I don’t know any Russian but assume that, as with any 
other major language, there will be different dialects 
and sociolects within it - some of which will have a 
reduced grammar and/or phonology.

My answer to your second question is predicated upon 
the notion that language is an aspect or manifestation 
of culture - so an international language is an aspect 
of international culture.

So long as the IAL were strictly auxiliary - which I believe 
should be the case during the first phase (according 
to the JPVP precedent) this shouldn’t be a factor, since 
the primary focus of culture would still be national.

However, as soon as the IAL started to vernacularise it 
would actually be the expression of a culture that was 
more international than national. Thus from this point 
the question of who would be using the language could 
not really be answered in national terms.

The illustrative mnemonic scheme I came up with in 
2001 shows only an increase in phonemes relative to 
an arbitrary increase in mother tongue speakers but 
makes no reference to prosody, syntax, inflection 
and other aspects of grammar. In fact the latter 
should develop commensurate with the phonology.
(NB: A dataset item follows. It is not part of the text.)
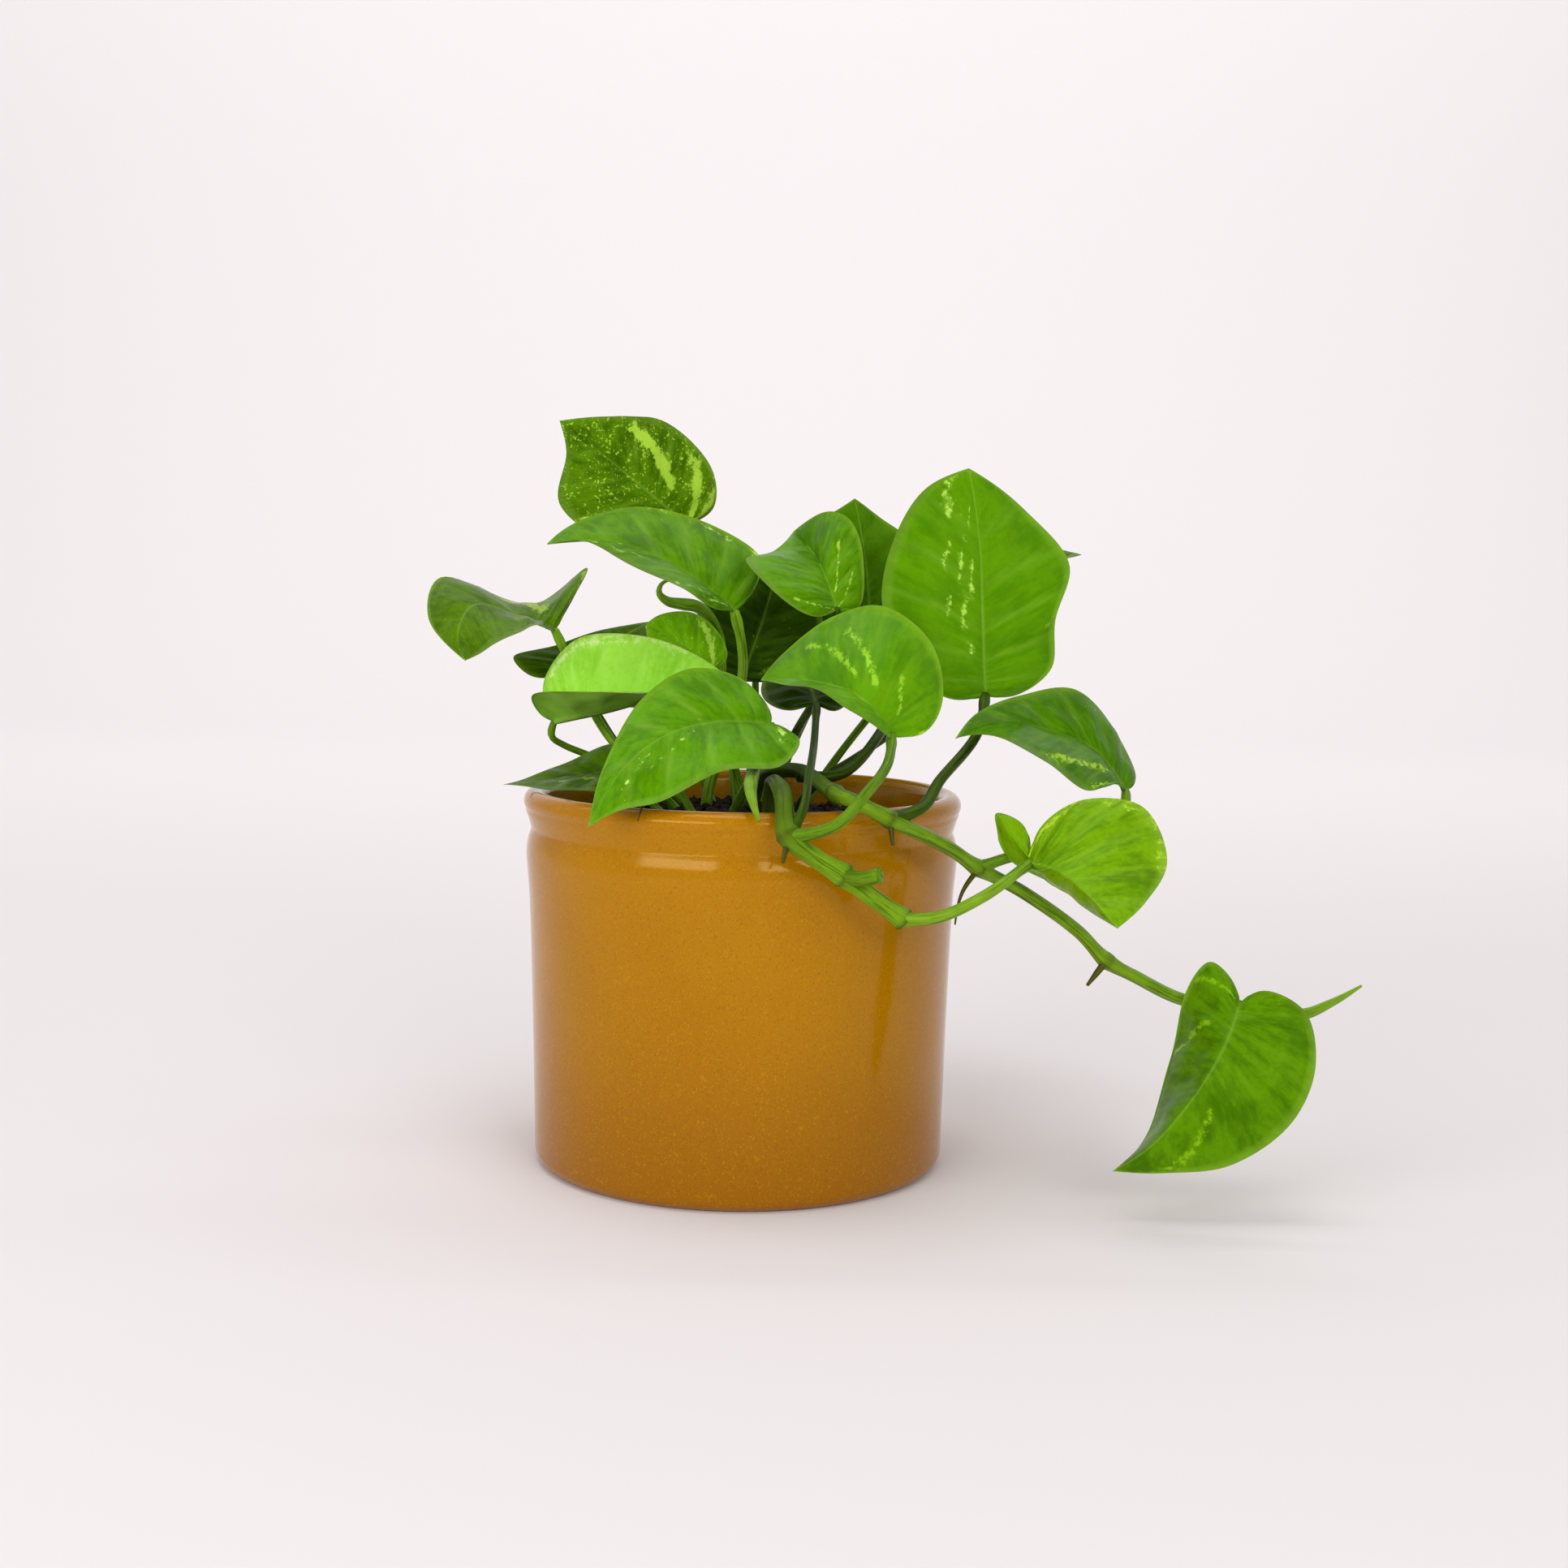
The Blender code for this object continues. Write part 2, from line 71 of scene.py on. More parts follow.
def smooth_route(points, where):
    """Points at these fractions, 0 to 1, of a smooth curve through all the points given."""
    points = np.asarray(points, float)
    knots = np.concatenate([[0], np.cumsum(np.linalg.norm(np.diff(points, axis=0), axis=1) ** 0.5)])
    knots /= knots[-1]
    width = np.diff(knots)
    chord = np.diff(points, axis=0) / width[:, None]
    slope = np.empty_like(points)
    if len(points) > 2:
        slope[1:-1] = chord[:-1] * width[1:, None] + chord[1:] * width[:-1, None]
        slope[1:-1] /= (width[1:] + width[:-1])[:, None]
        slope[0], slope[-1] = 1.5 * chord[0] - 0.5 * slope[1], 1.5 * chord[-1] - 0.5 * slope[-2]
    else:
        slope[:] = chord[0]
    where = np.asarray(where, float)
    i = np.clip(np.searchsorted(knots, where, side="right") - 1, 0, len(points) - 2)
    h, u = width[i][:, None], ((where - knots[i]) / width[i])[:, None]
    near = (2 * u**3 - 3 * u**2 + 1) * points[i] + (u**3 - 2 * u**2 + u) * h * slope[i]
    return near + (3 * u**2 - 2 * u**3) * points[i + 1] + (u**3 - u**2) * h * slope[i + 1]


def unit(vectors):
    length = np.linalg.norm(vectors, axis=-1, keepdims=True)
    return vectors / np.maximum(length, 1e-9)


def ripple(points, size, seed, octaves=2):
    """Smooth repeatable noise, about -1 to 1, at points in millimetres; size is a bump's width."""
    random = np.random.default_rng(seed)
    total, weight = np.zeros(points.shape[:-1]), 1.0
    for _ in range(octaves):
        for _ in range(5):
            way = random.normal(size=3)
            way *= 2 * np.pi / (size * 2) / np.linalg.norm(way) * random.uniform(0.7, 1.4)
            total += weight * np.sin(points @ way + random.uniform(0, 6.3)) / 2.5
        size, weight = size / 2.1, weight * 0.5
    return total


def mesh_piece(name, points, faces, uvs=None, attributes=None, slots=None):
    """A smooth-shaded mesh object; points in millimetres, uvs and attributes one per point."""
    mesh = bpy.data.meshes.new(name)
    mesh.from_pydata((np.asarray(points) * MM).tolist(), [], faces)
    if slots is not None:
        mesh.polygons.foreach_set("material_index", np.asarray(slots, np.int32))
    if uvs is not None:
        loops = np.empty(len(mesh.loops), np.int32)
        mesh.loops.foreach_get("vertex_index", loops)
        layer = mesh.uv_layers.new(name="UVMap")
        layer.data.foreach_set("uv", np.asarray(uvs, np.float32)[loops].ravel())
    for key, values in (attributes or {}).items():
        mesh.attributes.new(key, "FLOAT", "POINT").data.foreach_set("value", np.asarray(values, np.float32))
    mesh.polygons.foreach_set("use_smooth", [True] * len(mesh.polygons))
    mesh.update()
    obj = bpy.data.objects.new(name, mesh)
    bpy.context.scene.collection.objects.link(obj)
    return obj


def finish_piece(obj, materials, slot, *nodes):
    """Gives a piece its materials, puts it on the one body and hides the CAD nodes it stands for."""
    for made in materials:
        obj.data.materials.append(made)
    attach(obj, "root")
    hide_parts(*nodes)
    return obj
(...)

Assuming there is any validity in this scheme, it wouldn't 
necessarily benefit those whose idiolect and native tongue 
contained an extensive phonology, but whose grammar 
had markedly diverged from that of the developing world 
language. However, those concerned with international 
culture might see the way in which it and the IAL were 
developing, and position themselves accordingly. It would
remain true, therefore, that general linguistic capability 
would predispose one to mastering the future acrolect.

Personally I have no idea as to where the acrolect might 
end up. It might be similar to - or even identical with - 
Classical Arabic, for instance, or it might be a very 
different language. 

I would say it is a fairly safe bet, though, that there will 
be a gradual increase from simplicity to complexity 
coevel with the development of international culture.

I know that there will be those who argue that national 
co-existence is the most that can be hoped for, and that 
international culture is nothing but a national culture 
which has grown too big for its boots. They would 
therefore argue that the IAL should remain a basic 
auxiliary equipped only to perform such international 
functions as are necessary. 

Needless to say, I don’t share this view, and would 
point to the JPVP as indicative of successful international 
cultural and linguistic development.